**STATED GOAL**
Begin with the line containing "PANELS = build_panels()" and end with the line containing "RISE_POWER = 1.2"; set down that block verbatim and nothing else.

►

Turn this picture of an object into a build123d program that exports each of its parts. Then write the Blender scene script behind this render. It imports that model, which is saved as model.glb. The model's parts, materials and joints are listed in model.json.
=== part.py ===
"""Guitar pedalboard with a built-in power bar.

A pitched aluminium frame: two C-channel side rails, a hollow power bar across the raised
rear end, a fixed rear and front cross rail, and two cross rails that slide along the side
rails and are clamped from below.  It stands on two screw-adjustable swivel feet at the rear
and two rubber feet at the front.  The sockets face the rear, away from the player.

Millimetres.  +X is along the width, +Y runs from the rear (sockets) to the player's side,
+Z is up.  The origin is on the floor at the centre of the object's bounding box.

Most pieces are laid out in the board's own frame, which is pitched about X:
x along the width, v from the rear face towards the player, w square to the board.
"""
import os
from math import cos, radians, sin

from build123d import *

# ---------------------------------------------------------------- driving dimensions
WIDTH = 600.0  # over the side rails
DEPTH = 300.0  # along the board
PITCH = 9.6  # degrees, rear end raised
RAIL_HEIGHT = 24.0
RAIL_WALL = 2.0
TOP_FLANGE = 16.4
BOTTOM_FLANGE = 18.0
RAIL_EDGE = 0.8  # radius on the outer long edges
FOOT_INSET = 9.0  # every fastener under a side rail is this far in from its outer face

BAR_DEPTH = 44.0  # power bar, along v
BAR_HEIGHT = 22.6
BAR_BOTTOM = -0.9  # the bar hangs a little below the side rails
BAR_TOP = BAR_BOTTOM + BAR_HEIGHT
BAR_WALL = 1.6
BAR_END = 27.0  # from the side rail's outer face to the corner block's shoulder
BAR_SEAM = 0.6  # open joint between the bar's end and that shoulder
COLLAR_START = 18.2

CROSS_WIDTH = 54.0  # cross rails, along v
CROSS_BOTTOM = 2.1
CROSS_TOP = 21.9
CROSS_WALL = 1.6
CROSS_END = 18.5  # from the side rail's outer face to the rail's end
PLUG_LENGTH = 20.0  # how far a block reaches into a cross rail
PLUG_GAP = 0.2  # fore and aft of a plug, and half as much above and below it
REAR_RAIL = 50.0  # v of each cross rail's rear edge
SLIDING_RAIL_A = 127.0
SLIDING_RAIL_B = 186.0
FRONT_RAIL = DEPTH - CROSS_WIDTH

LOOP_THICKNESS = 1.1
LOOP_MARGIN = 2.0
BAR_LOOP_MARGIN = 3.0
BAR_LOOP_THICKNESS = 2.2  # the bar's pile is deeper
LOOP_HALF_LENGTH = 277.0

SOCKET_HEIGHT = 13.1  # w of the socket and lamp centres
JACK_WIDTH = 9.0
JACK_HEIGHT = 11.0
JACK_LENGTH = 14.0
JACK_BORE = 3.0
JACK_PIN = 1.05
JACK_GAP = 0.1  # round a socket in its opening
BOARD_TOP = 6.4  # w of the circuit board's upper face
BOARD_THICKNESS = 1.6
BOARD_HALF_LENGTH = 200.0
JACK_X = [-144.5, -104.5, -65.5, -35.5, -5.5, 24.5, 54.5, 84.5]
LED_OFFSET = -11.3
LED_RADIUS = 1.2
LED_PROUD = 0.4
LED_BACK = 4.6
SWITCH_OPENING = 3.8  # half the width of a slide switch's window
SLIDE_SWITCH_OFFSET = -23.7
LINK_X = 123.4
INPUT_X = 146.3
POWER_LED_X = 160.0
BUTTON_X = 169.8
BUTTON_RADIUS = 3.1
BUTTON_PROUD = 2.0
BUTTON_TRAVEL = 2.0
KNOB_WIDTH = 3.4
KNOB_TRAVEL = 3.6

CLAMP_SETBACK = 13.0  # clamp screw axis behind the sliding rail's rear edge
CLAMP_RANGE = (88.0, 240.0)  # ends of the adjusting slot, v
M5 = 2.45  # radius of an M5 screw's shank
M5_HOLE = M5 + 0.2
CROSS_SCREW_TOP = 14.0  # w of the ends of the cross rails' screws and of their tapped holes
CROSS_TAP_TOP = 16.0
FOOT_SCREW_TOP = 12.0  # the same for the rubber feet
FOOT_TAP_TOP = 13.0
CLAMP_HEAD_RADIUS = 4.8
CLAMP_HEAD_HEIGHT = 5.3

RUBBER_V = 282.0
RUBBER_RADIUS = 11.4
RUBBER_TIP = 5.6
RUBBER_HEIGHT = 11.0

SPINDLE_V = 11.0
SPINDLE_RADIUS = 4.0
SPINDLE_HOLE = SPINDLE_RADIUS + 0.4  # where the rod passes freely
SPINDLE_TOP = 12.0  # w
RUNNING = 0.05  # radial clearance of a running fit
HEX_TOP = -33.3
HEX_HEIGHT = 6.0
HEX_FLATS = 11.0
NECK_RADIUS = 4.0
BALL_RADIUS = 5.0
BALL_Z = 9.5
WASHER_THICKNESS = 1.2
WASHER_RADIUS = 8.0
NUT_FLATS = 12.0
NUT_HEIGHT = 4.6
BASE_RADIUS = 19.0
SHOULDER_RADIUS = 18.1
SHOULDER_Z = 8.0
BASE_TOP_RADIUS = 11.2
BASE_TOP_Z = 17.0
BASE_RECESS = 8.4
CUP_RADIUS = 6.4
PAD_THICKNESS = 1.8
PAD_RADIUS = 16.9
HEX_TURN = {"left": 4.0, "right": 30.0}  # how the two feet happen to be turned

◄
►

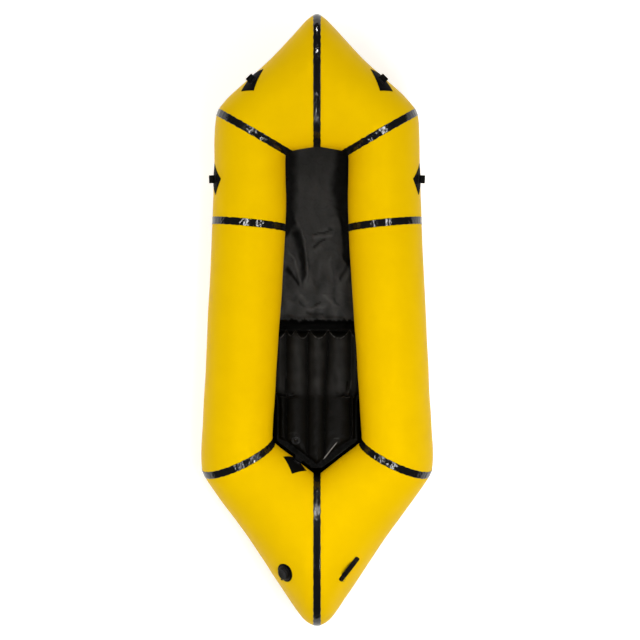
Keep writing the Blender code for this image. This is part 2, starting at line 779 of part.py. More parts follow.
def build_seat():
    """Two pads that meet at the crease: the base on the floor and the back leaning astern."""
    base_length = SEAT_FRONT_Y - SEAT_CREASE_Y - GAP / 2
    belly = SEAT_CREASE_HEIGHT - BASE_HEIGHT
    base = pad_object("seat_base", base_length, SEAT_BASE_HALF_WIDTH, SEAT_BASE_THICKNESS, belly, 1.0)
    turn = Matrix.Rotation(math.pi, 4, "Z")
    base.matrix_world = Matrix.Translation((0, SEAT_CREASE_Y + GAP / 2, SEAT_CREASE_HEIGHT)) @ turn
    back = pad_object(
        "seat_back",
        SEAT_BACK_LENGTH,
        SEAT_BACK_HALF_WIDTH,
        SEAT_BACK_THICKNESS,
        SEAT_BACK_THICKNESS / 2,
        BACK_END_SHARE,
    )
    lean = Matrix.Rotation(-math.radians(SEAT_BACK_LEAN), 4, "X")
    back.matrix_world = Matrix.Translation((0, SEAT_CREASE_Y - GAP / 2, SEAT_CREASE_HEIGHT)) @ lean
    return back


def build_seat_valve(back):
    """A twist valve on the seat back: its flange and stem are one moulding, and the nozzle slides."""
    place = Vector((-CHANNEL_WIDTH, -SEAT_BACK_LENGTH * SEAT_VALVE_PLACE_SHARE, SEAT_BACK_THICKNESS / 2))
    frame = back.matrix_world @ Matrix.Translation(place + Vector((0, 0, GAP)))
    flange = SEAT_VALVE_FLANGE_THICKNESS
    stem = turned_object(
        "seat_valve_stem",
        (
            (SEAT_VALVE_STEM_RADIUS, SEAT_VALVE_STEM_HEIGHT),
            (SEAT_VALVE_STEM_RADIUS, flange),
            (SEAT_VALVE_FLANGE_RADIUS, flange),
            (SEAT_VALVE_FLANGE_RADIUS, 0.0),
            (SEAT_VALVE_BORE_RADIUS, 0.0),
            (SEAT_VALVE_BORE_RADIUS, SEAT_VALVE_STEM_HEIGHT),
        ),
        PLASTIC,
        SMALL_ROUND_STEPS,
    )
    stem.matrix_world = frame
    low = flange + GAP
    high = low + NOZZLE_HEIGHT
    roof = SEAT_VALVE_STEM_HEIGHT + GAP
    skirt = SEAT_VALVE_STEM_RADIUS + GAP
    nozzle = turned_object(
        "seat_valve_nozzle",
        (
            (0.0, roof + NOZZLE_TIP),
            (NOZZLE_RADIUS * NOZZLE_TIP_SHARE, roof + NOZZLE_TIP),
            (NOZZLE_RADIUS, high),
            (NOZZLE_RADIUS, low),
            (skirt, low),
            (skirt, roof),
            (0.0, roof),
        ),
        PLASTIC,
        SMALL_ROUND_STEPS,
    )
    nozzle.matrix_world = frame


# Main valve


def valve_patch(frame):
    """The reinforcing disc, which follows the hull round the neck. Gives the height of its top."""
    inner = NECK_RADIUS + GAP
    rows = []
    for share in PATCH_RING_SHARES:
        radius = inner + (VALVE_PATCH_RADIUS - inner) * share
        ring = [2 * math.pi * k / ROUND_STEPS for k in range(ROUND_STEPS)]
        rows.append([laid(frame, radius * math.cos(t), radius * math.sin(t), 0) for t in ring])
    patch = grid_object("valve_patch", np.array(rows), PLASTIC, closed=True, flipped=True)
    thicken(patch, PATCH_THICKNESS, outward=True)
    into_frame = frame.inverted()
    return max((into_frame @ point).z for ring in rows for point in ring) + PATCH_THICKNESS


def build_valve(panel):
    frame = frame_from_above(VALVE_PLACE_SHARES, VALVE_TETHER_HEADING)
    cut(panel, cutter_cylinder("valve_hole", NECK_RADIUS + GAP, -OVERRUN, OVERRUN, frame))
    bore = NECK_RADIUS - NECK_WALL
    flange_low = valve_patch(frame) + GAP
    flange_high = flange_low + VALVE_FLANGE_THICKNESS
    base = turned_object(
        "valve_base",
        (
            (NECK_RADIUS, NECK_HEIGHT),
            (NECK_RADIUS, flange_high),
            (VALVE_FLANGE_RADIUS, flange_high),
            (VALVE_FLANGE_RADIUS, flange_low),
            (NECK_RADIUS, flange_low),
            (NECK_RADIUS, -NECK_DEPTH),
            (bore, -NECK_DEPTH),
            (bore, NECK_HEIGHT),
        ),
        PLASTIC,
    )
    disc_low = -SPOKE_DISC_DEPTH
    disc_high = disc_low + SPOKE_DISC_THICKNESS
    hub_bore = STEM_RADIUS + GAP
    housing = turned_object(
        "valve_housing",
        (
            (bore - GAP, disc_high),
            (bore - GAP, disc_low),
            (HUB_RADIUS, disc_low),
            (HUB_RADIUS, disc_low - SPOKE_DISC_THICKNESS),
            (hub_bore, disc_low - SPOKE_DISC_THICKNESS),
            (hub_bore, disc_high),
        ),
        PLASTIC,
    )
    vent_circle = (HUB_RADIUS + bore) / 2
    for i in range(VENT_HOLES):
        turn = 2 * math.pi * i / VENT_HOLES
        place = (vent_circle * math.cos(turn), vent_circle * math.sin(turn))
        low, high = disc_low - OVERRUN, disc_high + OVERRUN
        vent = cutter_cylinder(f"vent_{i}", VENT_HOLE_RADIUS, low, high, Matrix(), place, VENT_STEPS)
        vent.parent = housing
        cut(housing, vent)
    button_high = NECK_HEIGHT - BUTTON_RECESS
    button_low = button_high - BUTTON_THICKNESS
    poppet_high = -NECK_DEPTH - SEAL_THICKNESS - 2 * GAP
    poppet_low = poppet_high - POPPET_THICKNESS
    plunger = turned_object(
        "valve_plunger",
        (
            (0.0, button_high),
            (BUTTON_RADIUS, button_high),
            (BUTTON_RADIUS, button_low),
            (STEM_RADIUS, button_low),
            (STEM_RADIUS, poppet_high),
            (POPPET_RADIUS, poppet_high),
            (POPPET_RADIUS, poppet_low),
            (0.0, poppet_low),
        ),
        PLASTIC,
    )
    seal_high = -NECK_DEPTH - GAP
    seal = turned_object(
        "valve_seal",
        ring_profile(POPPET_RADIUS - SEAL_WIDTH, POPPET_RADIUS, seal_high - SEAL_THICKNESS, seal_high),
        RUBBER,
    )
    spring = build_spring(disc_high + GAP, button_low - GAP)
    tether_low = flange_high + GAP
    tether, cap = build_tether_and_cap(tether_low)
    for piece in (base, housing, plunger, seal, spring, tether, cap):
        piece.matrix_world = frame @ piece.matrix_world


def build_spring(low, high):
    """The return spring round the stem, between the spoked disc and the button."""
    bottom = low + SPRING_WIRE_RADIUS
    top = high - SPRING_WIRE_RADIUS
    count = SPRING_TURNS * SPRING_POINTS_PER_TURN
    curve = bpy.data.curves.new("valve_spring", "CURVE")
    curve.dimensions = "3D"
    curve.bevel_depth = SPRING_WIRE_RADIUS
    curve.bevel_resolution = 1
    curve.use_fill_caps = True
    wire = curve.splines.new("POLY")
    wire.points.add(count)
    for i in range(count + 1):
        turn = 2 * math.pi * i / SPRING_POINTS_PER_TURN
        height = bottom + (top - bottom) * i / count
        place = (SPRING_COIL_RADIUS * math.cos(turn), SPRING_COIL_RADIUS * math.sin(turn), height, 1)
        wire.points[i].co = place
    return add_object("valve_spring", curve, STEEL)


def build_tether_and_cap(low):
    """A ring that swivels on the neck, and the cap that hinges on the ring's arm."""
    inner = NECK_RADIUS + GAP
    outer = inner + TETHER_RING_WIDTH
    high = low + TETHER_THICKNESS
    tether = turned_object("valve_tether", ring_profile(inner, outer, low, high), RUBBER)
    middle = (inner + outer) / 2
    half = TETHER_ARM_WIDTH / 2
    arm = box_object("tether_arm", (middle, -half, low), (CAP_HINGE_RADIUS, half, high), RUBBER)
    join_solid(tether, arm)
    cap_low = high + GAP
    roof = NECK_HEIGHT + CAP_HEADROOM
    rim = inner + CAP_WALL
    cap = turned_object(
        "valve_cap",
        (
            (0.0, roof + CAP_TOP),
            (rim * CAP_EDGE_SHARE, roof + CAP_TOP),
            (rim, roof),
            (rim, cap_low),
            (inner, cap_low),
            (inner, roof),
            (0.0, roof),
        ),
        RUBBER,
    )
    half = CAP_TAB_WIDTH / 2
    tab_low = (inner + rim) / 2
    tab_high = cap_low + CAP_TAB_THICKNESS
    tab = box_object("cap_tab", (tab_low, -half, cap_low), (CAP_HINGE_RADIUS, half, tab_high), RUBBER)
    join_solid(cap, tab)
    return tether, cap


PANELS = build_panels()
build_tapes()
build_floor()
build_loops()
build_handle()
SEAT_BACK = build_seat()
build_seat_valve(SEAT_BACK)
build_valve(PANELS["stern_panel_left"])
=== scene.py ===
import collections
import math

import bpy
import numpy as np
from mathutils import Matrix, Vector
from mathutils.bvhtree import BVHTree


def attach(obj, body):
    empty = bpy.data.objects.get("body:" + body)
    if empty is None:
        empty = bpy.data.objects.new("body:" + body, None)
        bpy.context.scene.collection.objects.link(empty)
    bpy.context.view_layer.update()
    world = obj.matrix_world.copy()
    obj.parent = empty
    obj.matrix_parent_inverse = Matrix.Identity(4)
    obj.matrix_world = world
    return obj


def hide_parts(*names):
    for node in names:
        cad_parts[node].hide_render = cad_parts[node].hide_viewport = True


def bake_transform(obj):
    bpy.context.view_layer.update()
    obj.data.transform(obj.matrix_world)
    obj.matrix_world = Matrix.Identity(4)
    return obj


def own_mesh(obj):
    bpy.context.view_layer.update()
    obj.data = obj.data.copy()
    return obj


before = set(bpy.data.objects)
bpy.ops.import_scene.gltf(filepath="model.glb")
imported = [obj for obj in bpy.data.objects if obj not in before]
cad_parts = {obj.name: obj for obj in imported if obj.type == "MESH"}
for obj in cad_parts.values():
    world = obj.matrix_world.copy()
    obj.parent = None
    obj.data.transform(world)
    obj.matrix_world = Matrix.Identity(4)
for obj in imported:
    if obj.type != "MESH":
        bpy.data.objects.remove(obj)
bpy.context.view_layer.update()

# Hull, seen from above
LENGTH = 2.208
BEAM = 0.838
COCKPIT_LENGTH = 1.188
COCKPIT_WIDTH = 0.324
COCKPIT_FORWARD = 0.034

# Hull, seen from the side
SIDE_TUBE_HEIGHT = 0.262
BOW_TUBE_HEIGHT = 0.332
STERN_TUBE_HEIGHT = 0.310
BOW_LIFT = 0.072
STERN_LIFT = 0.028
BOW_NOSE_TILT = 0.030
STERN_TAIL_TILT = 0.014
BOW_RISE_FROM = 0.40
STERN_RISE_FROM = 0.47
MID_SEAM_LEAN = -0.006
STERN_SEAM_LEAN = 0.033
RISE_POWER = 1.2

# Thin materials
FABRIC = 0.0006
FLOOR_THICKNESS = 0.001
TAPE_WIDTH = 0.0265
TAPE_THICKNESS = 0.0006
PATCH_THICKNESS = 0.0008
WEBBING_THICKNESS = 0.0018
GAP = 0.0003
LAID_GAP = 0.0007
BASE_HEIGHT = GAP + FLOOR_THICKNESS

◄

**RESPONSE TO THE EXERCISE**
PANELS = build_panels()
build_tapes()
build_floor()
build_loops()
build_handle()
SEAT_BACK = build_seat()
build_seat_valve(SEAT_BACK)
build_valve(PANELS["stern_panel_left"])
=== scene.py ===
import collections
import math

import bpy
import numpy as np
from mathutils import Matrix, Vector
from mathutils.bvhtree import BVHTree


def attach(obj, body):
    empty = bpy.data.objects.get("body:" + body)
    if empty is None:
        empty = bpy.data.objects.new("body:" + body, None)
        bpy.context.scene.collection.objects.link(empty)
    bpy.context.view_layer.update()
    world = obj.matrix_world.copy()
    obj.parent = empty
    obj.matrix_parent_inverse = Matrix.Identity(4)
    obj.matrix_world = world
    return obj


def hide_parts(*names):
    for node in names:
        cad_parts[node].hide_render = cad_parts[node].hide_viewport = True


def bake_transform(obj):
    bpy.context.view_layer.update()
    obj.data.transform(obj.matrix_world)
    obj.matrix_world = Matrix.Identity(4)
    return obj


def own_mesh(obj):
    bpy.context.view_layer.update()
    obj.data = obj.data.copy()
    return obj


before = set(bpy.data.objects)
bpy.ops.import_scene.gltf(filepath="model.glb")
imported = [obj for obj in bpy.data.objects if obj not in before]
cad_parts = {obj.name: obj for obj in imported if obj.type == "MESH"}
for obj in cad_parts.values():
    world = obj.matrix_world.copy()
    obj.parent = None
    obj.data.transform(world)
    obj.matrix_world = Matrix.Identity(4)
for obj in imported:
    if obj.type != "MESH":
        bpy.data.objects.remove(obj)
bpy.context.view_layer.update()

# Hull, seen from above
LENGTH = 2.208
BEAM = 0.838
COCKPIT_LENGTH = 1.188
COCKPIT_WIDTH = 0.324
COCKPIT_FORWARD = 0.034

# Hull, seen from the side
SIDE_TUBE_HEIGHT = 0.262
BOW_TUBE_HEIGHT = 0.332
STERN_TUBE_HEIGHT = 0.310
BOW_LIFT = 0.072
STERN_LIFT = 0.028
BOW_NOSE_TILT = 0.030
STERN_TAIL_TILT = 0.014
BOW_RISE_FROM = 0.40
STERN_RISE_FROM = 0.47
MID_SEAM_LEAN = -0.006
STERN_SEAM_LEAN = 0.033
RISE_POWER = 1.2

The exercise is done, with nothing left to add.